Although a survey last year by the Association for Financial Professionals (AFP) indicates that the drive to build cash has abated somewhat as economic conditions have improved, most corporations still find themselves awash with short-term funds. Now, however, they face more limited options for cash placement, thanks to a host of shifting market conditions and impending rule changes.

Rather than another global challenge, finance executives are about to confront a raft of new global and US regulations instituted in the wake of the economic collapse and designed to strengthen the overall stability of the markets. Ostensibly aimed at financial institutions to prevent some future unknown threat from spilling over into the broader economy, these new rules are also likely to drive treasurers to rethink investment choices for short-term cash in terms of risk profile, liquidity and return.

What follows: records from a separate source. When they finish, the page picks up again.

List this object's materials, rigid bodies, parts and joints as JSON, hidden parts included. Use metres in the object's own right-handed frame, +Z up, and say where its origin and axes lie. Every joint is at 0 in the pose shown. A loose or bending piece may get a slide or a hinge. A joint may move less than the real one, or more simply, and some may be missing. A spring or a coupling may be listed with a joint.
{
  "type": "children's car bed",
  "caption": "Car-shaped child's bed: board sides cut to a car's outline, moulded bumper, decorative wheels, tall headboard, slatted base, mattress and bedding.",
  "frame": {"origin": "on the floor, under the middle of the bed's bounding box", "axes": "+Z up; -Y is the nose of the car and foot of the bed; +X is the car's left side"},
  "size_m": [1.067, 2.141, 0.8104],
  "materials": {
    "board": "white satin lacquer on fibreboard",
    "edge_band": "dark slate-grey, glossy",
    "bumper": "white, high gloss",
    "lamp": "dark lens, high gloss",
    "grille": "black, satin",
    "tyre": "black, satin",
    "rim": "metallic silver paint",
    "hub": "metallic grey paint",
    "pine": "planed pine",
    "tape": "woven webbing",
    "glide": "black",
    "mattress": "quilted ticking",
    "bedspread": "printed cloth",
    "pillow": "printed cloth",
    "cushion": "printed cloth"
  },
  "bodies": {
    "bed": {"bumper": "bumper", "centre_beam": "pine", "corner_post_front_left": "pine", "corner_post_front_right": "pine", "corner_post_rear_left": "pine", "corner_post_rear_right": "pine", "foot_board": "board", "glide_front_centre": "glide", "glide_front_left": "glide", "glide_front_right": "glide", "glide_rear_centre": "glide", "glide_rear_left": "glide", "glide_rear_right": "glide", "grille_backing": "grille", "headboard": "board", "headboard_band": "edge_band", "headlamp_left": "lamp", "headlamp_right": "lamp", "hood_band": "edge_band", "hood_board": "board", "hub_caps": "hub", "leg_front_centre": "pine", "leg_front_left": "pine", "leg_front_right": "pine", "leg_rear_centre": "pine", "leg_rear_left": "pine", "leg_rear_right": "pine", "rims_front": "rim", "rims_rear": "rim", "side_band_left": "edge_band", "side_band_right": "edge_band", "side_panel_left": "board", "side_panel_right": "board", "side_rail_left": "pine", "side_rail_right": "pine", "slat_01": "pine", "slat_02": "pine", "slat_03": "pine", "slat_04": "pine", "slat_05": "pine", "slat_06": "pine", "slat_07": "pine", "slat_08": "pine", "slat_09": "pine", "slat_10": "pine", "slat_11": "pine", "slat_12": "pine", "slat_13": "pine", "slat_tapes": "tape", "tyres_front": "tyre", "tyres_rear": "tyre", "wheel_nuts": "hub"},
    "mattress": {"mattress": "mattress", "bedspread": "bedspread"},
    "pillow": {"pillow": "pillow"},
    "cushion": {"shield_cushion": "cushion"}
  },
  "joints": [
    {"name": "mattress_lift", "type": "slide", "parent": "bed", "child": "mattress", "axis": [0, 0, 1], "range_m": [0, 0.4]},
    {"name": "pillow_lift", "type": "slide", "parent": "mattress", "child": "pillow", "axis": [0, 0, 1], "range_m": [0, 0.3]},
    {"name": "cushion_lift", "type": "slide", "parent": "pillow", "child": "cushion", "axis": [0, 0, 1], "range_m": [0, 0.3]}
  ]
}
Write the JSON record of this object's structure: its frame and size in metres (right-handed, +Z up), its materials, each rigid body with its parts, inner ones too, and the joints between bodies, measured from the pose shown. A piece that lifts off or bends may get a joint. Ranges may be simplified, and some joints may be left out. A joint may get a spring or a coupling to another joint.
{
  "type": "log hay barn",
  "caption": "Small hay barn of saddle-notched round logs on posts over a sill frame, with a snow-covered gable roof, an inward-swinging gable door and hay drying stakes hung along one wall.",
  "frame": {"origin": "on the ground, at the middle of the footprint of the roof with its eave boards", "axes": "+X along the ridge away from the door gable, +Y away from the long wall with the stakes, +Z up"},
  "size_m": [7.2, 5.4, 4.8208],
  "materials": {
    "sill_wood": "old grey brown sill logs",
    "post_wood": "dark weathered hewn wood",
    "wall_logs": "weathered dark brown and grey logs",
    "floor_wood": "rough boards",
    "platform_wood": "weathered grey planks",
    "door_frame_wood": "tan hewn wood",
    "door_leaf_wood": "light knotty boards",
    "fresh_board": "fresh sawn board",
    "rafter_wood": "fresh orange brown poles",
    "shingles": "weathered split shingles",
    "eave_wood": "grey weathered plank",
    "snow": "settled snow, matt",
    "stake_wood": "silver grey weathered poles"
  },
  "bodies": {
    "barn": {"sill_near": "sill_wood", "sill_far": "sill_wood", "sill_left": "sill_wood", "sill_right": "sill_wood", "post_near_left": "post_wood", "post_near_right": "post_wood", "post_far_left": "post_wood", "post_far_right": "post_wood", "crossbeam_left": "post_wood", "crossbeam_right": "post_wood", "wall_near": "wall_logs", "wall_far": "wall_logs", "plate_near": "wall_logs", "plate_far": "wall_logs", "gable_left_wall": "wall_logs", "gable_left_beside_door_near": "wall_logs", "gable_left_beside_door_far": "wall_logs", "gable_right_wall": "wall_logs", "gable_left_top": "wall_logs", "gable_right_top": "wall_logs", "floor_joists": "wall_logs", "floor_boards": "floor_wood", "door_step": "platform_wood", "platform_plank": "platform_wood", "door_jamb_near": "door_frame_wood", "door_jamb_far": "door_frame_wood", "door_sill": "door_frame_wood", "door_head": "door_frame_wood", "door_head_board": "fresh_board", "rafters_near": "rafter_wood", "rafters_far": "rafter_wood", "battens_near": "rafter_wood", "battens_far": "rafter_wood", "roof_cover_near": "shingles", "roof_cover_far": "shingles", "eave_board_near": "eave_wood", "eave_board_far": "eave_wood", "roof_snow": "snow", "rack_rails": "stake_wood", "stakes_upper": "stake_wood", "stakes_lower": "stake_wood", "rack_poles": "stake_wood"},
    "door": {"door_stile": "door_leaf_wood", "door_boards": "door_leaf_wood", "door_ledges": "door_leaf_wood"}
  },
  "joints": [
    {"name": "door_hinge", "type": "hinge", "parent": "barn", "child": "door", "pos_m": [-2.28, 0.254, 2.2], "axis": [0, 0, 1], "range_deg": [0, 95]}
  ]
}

A quick look at the regulations

In the US, the Dodd-Frank Wall Street Reform and Consumer Protection Act mandates, among other things, unlimited Federal Deposit Insurance Corporation (FDIC) protection for balances in non-interest bearing transaction accounts. However, that protection may expire at the end of this year. The end of this insurance coverage may add a degree of risk to an otherwise conservative cash strategy.

The Basel III Accord will take effect over the next several years. It will establish new global standards on bank capital adequacy and market risk. Banks will be required to maintain strong liquidity buffers of high-quality assets – mainly government-backed – against a portion of any deposit that does not have a term of greater than 30 days. In cases where deposits are not considered operating funds this new requirement may significantly limit the value and desirability of short-term funds for banks.

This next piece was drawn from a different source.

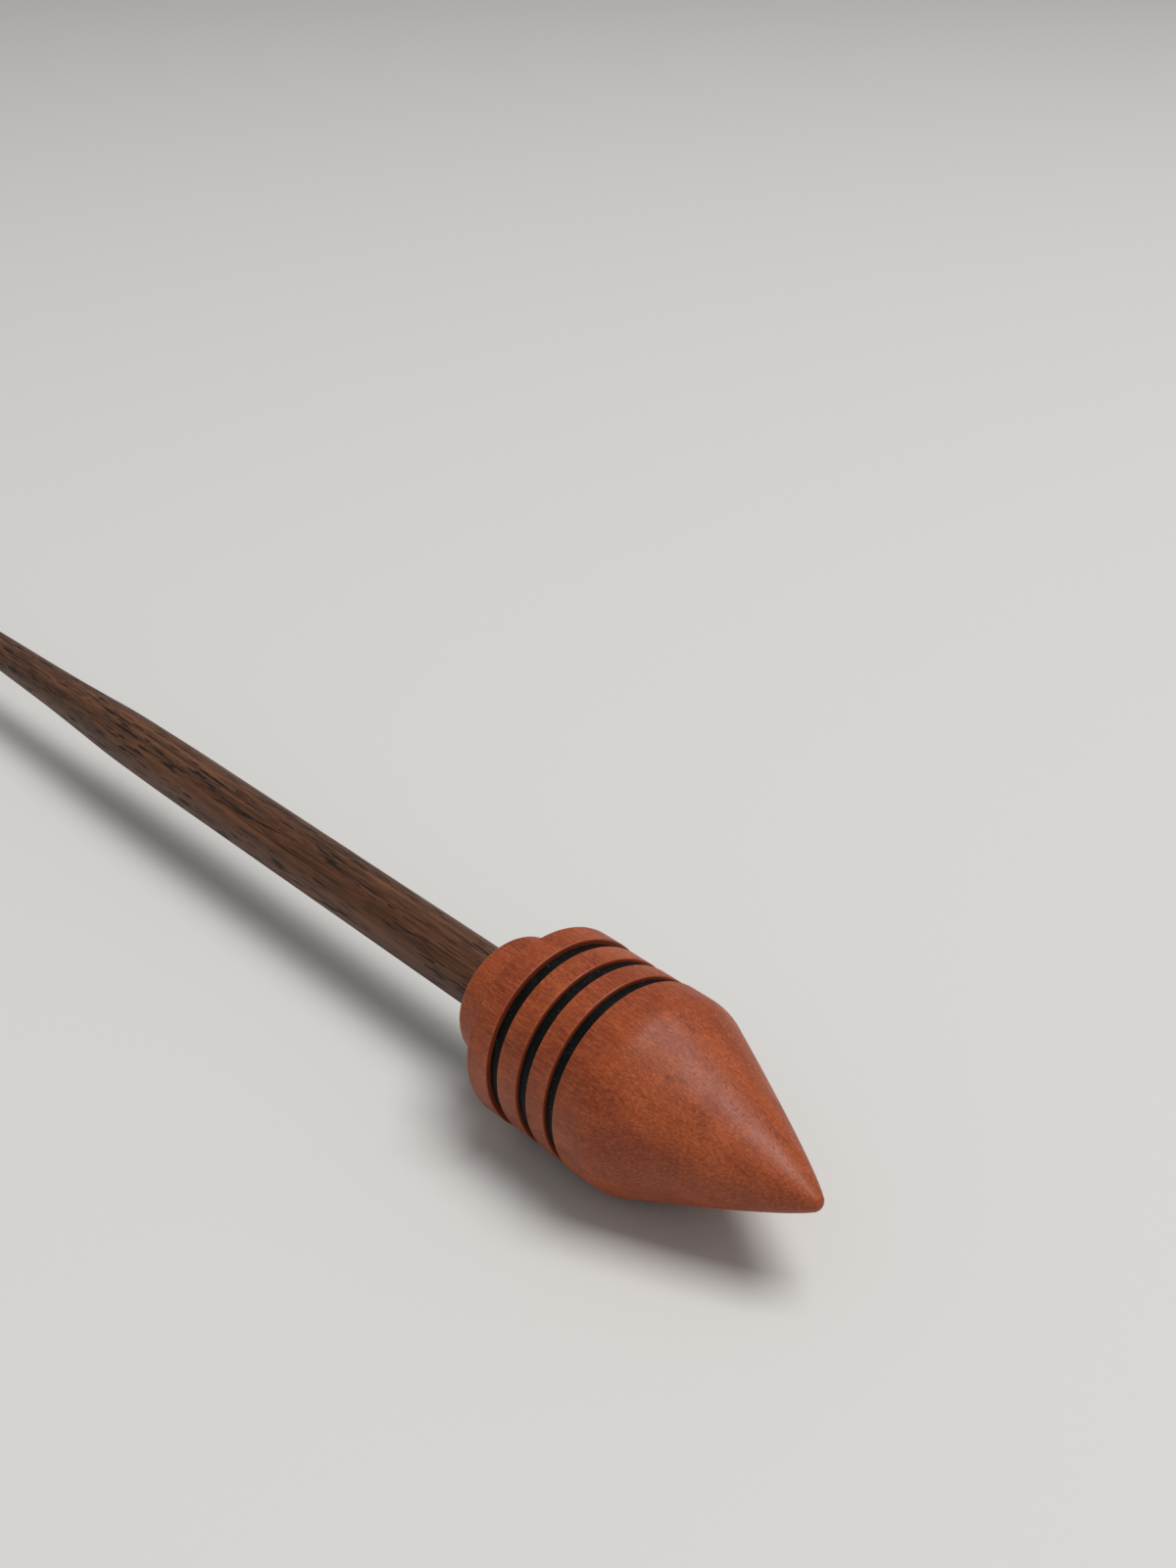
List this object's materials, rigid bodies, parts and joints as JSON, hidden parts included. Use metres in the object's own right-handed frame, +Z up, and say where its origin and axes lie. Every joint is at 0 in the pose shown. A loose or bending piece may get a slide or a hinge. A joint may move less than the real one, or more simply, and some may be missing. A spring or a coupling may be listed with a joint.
{
  "type": "support spindle",
  "caption": "Turned wooden support spindle: a pointed, grooved whorl on a slender tapered shaft that is spun by hand with its point in a bowl.",
  "frame": {"origin": "the spinning point, the very tip of the whorl's cone", "axes": "+X along the spindle's own axis, from the spinning point towards the shaft's thin tip; the spindle lies level, +Z is up and +Y completes the right-handed frame"},
  "size_m": [0.292, 0.03, 0.03],
  "materials": {
    "shaft_wood": "satin oiled walnut with open pores",
    "whorl_wood": "satin orange-red fruitwood with a fine, close grain",
    "groove_black": "matte black"
  },
  "bodies": {
    "root": {"shaft": "shaft_wood", "whorl": "whorl_wood", "front_groove_ring": "groove_black", "middle_groove_ring": "groove_black", "rear_groove_ring": "groove_black"}
  },
  "joints": []
}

Finally, there is also the potential for new regulations affecting money market funds. The changes under consideration include capital requirements, holdback provisions and variable fund net asset values.

Preparing your treasury

While the full impact of the rule changes has yet to play out, their aim is to require a higher degree of precision in liquidity and investment management.

Here is a checklist of questions treasurers may want to consider, not only to protect short-term funds and invest them wisely, but also to maximize their value in this changing environment. The list is simply an attempt to raise awareness about some initial issues facing treasuries, and help to begin a dialogue within your companies and with your bankers about the impact of change.

Operating cash at banks

First, take a look at operating cash being held at banks. This is cash that can provide a tremendous source of value in times of crisis. Key elements to consider are the complexity of managing cash flows across your operating relationships, particularly in times of market stress, and the importance placed on having the right partnership with your primary operating bank. 

  • Have you adequately assessed the resilience of your operating banks? Have you examined their capital strength?
  • Have you explored how the expected removal of unlimited FDIC insurance at the end of 2012 for non-interest bearing balances will impact your management of counterparty limits? 
  • Should full FDIC coverage expire, will you require additional counterparties? If yes, have you calculated the risks and costs of managing a larger number of counterparties?
  • Have you identified the implied term extension of your operating cash?
  • Where possible, have you explored how cash concentration structures – within a currency and cross-currency – can help provide visibility into counterparty exposures and mobilize cash quickly?
  • Are you regularly reviewing your investment policy to ensure that there is enough flexibility to make changes quickly?
  • When looking at counterparty limits vis-à-vis investment duration, have you analyzed your level of liquid versus term cash in determining limits?
  • Have you maximized the return on your bank operating balances through earnings credit rate (ECR) programmes? 
  • Have you explored extending your ECR programmes globally to get more value for operating cash? Have you talked to your bank about extending ECR value to non-traditional operating product classes?

Non-operating short-term deposits at banks

Under Basel III, financial institutions will have to maintain liquidity buffers of high-quality assets against a portion of any deposit that does not have a term of greater than 30 days. In many cases, this may significantly limit the value of these funds to both banks and corporations.